Auf Nachfrage der NZZ teilt Fehr mit, dass er persönlich schon mehrfach auf Bundesebene vorstellig geworden sei. Als besonders belastend für die Gemeinden nehme er die grosse Anzahl an Personen mit dem Sonderstatus S wahr. Dieser Status, der mit dem Beginn des Ukraine-Krieges eingeführt worden ist, müsse ein Ablaufdatum haben.
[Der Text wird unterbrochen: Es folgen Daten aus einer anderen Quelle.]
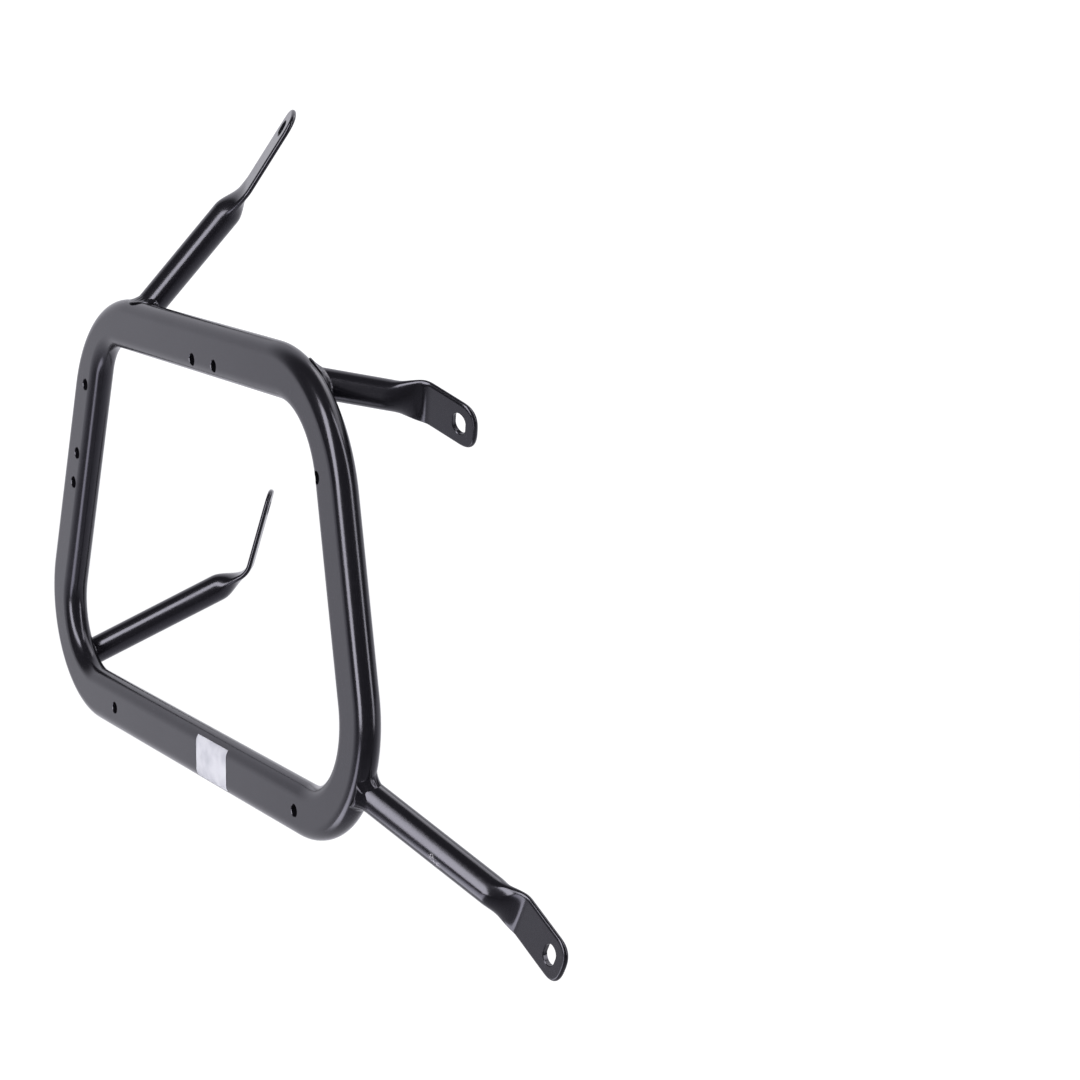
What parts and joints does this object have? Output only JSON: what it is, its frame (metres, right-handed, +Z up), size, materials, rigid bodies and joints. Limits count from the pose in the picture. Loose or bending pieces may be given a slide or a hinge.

Fehr liefert gleich einen Vorschlag: Der Bund solle Personen mit Status S, die seit mindestens zwei Jahren im Land sind, ein Angebot machen. Dies seien Personen, die zu Beginn des Krieges in die Schweiz gekommen und besonders auf Schutz angewiesen seien. Wer arbeite, soll eine Aufenthaltsbewilligung erhalten, fordert Fehr. Wer aus «entschuldbaren Gründen» (Gesundheit, kleine Kinder) nicht arbeiten könne, ebenfalls. «Alle übrigen – also jene, die arbeiten können, es aber nicht tun – sollen gehen», sagt der parteilose Regierungsrat.

Auch in der Ukraine gebe es sichere Regionen, wohin diese Personen zurückkehren könnten. Zusätzlich müsse man bei jenen, die noch nicht zwei Jahre in der Schweiz seien, die Schraube anziehen. Konkret sollte deren Reisefreiheit eingeschränkt werden, und Missbräuche müssten konsequent bekämpft werden.

Zumindest diese letzten Forderungen dürften auch den Briefe schreibenden SVP-Nationalräten gefallen. Wie der Bund auf die Wortmeldungen aus Zürich reagiert, ist noch nicht bekannt.